De entre los símbolos, recordatorios, carteles, esculturas y demás material dejado por los peregrinos uno de los que más me ha asombrado es el de una especie de lápida en la que se puede leer un nombre, Miguel Ríos, y las fechas de su nacimiento y muerte: 1962-2011 y debajo la foto de una mujer, ¿su mujer? No se sabe. 



Hay una valla de piedra que rodea un mesón del camino y en lo alto de la valla hay infinidad de botellas de cerveza. La cosa consiste en escribir en la botella el nombre del bebedor, poner la fecha y dejarla allí junto a las otras. La señora que me sirve la mejor empanada de bacalao que he comido jamás me promete que al final de año publicarán en el facebook la fotografía de cada una de las botellas. Es una cerveza casera que hacen en Santiago. La señora me ofrece más pero a pesar del hambre y de las ganas rehúso porque he de seguir caminando. Es la etapa más larga de todas. Aún me quedan trece o catorce kilómetros. A partir de ahí se produciría el tramo en el que más agotado me sentí. Parecía que no iba a llegar nunca el pueblo de O´Pedrouzo.

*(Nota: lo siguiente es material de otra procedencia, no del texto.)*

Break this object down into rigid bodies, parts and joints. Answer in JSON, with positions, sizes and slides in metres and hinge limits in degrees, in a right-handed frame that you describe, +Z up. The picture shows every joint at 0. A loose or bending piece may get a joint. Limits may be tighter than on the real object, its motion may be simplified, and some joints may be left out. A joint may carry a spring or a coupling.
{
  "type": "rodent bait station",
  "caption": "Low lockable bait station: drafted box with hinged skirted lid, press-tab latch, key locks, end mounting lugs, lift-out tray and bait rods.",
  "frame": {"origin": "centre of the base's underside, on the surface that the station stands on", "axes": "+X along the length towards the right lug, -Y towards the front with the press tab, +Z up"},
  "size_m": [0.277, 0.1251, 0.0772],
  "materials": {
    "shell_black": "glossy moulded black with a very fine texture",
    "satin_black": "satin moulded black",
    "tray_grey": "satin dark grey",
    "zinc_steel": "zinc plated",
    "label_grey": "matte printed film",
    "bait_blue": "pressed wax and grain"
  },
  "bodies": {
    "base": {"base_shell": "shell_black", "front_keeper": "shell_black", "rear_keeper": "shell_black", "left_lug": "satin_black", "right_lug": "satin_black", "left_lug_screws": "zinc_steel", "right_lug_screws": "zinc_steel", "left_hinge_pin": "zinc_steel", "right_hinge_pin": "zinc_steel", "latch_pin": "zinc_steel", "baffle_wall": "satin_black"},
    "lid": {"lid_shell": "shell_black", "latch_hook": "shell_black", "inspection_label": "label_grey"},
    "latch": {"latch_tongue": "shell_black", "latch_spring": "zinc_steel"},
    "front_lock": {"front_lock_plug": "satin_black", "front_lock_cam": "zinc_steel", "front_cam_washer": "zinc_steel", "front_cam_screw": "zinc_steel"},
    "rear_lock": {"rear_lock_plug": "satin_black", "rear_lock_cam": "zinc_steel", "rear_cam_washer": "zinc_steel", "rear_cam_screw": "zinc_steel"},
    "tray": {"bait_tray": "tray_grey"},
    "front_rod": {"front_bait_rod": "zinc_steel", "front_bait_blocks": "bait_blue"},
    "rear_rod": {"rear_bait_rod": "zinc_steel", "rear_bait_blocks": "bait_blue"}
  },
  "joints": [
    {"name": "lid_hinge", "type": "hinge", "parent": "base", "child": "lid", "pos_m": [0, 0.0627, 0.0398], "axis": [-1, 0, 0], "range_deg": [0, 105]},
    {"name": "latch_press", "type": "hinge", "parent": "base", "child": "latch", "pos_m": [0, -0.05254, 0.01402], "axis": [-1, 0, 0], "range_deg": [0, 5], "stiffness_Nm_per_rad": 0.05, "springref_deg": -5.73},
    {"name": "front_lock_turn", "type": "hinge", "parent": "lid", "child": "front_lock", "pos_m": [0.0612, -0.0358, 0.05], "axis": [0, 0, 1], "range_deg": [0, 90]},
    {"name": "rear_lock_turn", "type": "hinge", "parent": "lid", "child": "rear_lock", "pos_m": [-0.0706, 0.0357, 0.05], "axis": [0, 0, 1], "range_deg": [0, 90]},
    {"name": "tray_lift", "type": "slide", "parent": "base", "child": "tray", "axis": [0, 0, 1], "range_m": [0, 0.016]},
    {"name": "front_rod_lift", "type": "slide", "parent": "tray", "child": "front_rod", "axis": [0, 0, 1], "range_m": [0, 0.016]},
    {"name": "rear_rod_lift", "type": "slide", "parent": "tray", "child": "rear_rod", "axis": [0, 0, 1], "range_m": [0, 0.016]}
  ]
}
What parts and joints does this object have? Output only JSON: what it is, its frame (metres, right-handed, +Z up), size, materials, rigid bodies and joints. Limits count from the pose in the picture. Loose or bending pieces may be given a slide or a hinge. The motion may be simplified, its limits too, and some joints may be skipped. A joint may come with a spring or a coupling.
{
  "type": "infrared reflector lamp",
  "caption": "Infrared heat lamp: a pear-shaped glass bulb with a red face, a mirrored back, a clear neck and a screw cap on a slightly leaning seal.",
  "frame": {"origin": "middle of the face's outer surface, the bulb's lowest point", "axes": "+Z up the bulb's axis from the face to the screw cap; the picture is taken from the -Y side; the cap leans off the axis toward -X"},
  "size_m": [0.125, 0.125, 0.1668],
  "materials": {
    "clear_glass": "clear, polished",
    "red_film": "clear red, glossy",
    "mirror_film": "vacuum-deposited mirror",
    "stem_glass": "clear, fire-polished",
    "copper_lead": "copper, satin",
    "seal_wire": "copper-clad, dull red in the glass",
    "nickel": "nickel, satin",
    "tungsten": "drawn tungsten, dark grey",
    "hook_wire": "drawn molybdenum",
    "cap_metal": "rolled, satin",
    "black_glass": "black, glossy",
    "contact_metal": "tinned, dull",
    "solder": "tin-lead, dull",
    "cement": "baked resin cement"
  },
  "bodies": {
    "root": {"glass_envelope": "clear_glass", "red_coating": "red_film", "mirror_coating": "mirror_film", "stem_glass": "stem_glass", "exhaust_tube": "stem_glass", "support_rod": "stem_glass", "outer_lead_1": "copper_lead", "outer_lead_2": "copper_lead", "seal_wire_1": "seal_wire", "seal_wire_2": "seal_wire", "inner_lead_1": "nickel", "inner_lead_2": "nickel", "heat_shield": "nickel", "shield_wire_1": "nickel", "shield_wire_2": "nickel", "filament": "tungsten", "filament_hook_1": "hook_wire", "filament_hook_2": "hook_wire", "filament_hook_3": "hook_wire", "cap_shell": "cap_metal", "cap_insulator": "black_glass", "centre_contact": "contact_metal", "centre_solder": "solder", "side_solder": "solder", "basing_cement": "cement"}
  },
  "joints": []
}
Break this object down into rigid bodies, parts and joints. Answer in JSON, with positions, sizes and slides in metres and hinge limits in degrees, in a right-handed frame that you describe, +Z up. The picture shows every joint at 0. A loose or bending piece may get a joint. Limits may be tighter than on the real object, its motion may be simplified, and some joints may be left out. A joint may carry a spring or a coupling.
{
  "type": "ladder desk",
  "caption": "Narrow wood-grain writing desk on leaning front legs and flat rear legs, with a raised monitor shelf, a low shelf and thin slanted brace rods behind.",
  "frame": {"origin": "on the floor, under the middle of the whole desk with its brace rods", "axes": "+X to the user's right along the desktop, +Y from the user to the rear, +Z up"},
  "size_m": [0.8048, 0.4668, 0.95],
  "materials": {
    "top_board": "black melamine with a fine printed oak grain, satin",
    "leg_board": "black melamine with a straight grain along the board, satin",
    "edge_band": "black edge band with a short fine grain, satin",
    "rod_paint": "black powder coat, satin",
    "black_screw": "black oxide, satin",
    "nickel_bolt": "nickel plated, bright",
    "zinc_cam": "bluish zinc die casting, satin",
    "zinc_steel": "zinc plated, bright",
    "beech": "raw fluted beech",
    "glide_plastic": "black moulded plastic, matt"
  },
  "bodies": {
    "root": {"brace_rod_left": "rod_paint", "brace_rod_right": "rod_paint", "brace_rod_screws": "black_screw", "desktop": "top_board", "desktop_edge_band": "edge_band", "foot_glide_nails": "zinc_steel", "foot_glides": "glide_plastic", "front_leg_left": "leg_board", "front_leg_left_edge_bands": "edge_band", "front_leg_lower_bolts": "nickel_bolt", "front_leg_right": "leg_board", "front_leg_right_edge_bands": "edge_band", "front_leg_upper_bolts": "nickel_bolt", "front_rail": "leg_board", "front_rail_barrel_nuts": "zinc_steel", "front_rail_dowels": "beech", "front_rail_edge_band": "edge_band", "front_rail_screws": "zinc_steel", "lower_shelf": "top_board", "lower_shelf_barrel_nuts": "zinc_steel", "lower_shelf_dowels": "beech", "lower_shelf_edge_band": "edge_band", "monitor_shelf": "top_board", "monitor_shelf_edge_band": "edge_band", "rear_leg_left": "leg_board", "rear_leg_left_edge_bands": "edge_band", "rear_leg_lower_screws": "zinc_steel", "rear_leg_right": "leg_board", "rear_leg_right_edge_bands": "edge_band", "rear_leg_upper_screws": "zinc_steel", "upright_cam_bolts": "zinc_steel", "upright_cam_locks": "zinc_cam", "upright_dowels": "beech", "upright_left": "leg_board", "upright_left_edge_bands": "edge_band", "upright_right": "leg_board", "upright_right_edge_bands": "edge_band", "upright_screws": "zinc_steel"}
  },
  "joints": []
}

En muchos tramos se discurre paralelo a la carretera. Por la noche la farmacéutica me contó que hacía unos meses un camión arrastró a un muchacho alemán al engancharlo por la mochila. Quedó destrozado. La verdad es que es el tramo más pestoso. Para llegar a la pensión tuve que preguntar varias veces. Al final llego a las cuatro de la tarde. La dueña es simpática y me ofrece llevarme a un local donde pueden darme de comer a esas horas. La habitación es espectacular. Una gran cama y un baño descomunal. Tengo las piernas hinchadas y llenas de polvo. Me ducho en dos minutos y me acompaña al pueblo que está a menos de quinientos metros, pero estoy cansado y rozado hasta el punto que al caminar parezco un niño de pañales. En el restaurante pido el menú ejecutivo. Tiene dos buenos trozos de pescado que ayudo a comer con cerveza. En la televisión está la vuelta en la que va arrasando Contador. Luego camino como puedo hasta la habitación donde caigo rendido y duermo hasta las ocho. A esa hora salgo a buscar un sitio donde tomar mi ración de pulpo diaria. La señora me lo ofrece de otra manera: pulpo en su estado natural: a la plancha con sal y aceite. Está sabroso. Hay muchas pandillas que demuestran tener mucha confianza. Se ve que algunos y algunas están algo bebidas, sobre todo una que no para de pedir jarras de sangría. No me importa estar solo esta noche. En la farmacia consigo una buena crema para las escoceduras de la entrepierna. Duermo plácidamente.